Exercise requirements>
Extract exactly those lines that lie between the start of the material and the line with "return t * t * (3 - 2 * t)", including both boundary lines and no others.

= = =

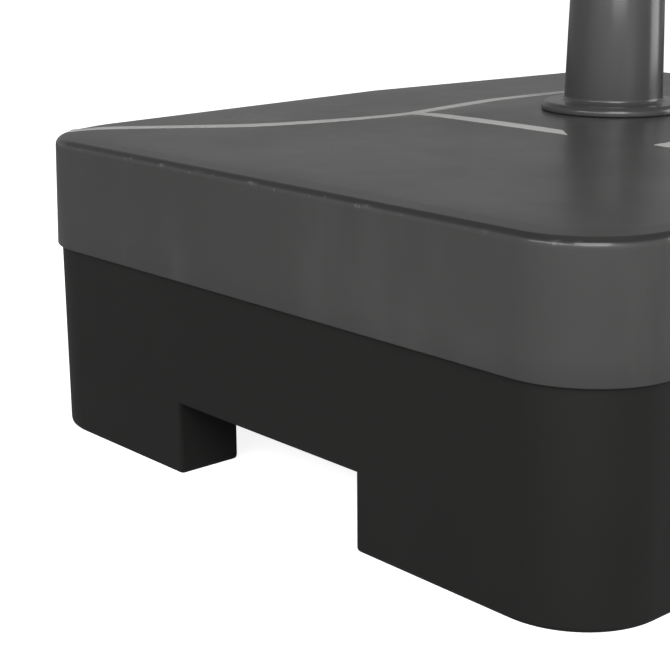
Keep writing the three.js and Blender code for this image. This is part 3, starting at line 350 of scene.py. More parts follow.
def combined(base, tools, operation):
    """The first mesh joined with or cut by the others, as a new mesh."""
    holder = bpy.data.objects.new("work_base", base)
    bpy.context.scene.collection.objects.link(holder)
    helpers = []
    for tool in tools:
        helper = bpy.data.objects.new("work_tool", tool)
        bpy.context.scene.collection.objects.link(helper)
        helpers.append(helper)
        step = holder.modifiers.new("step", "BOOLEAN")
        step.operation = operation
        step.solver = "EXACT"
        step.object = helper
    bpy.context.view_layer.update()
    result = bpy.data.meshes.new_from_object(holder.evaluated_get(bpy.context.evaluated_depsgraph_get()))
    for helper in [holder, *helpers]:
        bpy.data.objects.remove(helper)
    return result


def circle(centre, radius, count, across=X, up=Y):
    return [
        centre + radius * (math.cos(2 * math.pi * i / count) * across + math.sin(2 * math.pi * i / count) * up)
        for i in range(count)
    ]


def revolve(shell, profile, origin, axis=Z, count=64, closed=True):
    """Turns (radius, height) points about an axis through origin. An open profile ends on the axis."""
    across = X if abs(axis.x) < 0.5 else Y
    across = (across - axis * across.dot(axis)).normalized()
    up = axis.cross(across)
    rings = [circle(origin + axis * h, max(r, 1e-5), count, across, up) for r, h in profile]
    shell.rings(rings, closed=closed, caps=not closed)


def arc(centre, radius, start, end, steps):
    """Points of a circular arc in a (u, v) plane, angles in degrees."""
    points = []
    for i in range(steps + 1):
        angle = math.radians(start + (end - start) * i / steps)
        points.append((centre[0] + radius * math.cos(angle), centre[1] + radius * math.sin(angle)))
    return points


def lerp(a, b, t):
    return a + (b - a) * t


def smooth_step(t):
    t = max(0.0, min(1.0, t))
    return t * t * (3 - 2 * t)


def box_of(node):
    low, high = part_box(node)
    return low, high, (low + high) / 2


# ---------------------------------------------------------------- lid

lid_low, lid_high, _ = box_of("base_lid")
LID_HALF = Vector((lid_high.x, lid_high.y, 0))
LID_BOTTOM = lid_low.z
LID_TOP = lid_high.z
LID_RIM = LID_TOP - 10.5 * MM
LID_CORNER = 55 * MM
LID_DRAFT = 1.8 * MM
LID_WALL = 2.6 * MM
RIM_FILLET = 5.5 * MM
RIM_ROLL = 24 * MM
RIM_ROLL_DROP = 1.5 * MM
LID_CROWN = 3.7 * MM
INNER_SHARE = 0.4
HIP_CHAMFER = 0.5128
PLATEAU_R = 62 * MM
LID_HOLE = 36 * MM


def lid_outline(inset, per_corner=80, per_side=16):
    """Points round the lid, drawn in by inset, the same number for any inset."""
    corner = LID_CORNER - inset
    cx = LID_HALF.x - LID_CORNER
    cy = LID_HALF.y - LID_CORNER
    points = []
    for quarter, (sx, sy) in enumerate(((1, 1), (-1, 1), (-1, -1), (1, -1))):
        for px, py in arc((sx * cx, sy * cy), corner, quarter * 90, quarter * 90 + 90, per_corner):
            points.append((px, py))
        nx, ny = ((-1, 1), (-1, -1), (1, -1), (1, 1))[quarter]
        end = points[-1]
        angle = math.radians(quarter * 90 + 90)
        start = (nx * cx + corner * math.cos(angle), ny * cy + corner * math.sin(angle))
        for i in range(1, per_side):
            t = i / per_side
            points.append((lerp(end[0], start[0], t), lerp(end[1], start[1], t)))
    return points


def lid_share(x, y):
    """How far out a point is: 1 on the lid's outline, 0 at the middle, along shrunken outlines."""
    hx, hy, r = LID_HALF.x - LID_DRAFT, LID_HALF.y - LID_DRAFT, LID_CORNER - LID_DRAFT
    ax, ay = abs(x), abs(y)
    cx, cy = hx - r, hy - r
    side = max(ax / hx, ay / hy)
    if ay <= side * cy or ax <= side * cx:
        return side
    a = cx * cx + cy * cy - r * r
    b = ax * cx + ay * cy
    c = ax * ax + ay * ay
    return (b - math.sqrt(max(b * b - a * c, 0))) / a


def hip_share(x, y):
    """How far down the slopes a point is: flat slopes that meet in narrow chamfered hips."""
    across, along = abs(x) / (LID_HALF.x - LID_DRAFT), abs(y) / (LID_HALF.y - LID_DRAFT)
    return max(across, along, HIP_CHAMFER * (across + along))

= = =

Final answer>
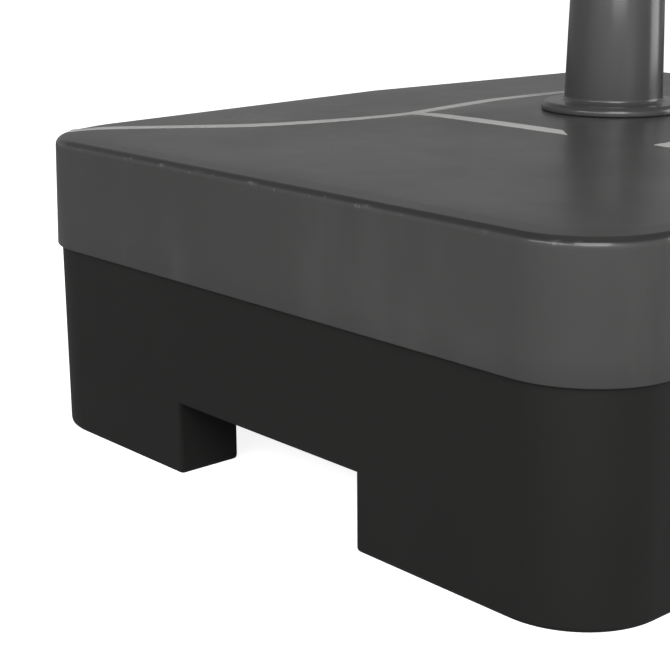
Keep writing the three.js and Blender code for this image. This is part 3, starting at line 350 of scene.py. More parts follow.
def combined(base, tools, operation):
    """The first mesh joined with or cut by the others, as a new mesh."""
    holder = bpy.data.objects.new("work_base", base)
    bpy.context.scene.collection.objects.link(holder)
    helpers = []
    for tool in tools:
        helper = bpy.data.objects.new("work_tool", tool)
        bpy.context.scene.collection.objects.link(helper)
        helpers.append(helper)
        step = holder.modifiers.new("step", "BOOLEAN")
        step.operation = operation
        step.solver = "EXACT"
        step.object = helper
    bpy.context.view_layer.update()
    result = bpy.data.meshes.new_from_object(holder.evaluated_get(bpy.context.evaluated_depsgraph_get()))
    for helper in [holder, *helpers]:
        bpy.data.objects.remove(helper)
    return result


def circle(centre, radius, count, across=X, up=Y):
    return [
        centre + radius * (math.cos(2 * math.pi * i / count) * across + math.sin(2 * math.pi * i / count) * up)
        for i in range(count)
    ]


def revolve(shell, profile, origin, axis=Z, count=64, closed=True):
    """Turns (radius, height) points about an axis through origin. An open profile ends on the axis."""
    across = X if abs(axis.x) < 0.5 else Y
    across = (across - axis * across.dot(axis)).normalized()
    up = axis.cross(across)
    rings = [circle(origin + axis * h, max(r, 1e-5), count, across, up) for r, h in profile]
    shell.rings(rings, closed=closed, caps=not closed)


def arc(centre, radius, start, end, steps):
    """Points of a circular arc in a (u, v) plane, angles in degrees."""
    points = []
    for i in range(steps + 1):
        angle = math.radians(start + (end - start) * i / steps)
        points.append((centre[0] + radius * math.cos(angle), centre[1] + radius * math.sin(angle)))
    return points


def lerp(a, b, t):
    return a + (b - a) * t


def smooth_step(t):
    t = max(0.0, min(1.0, t))
    return t * t * (3 - 2 * t)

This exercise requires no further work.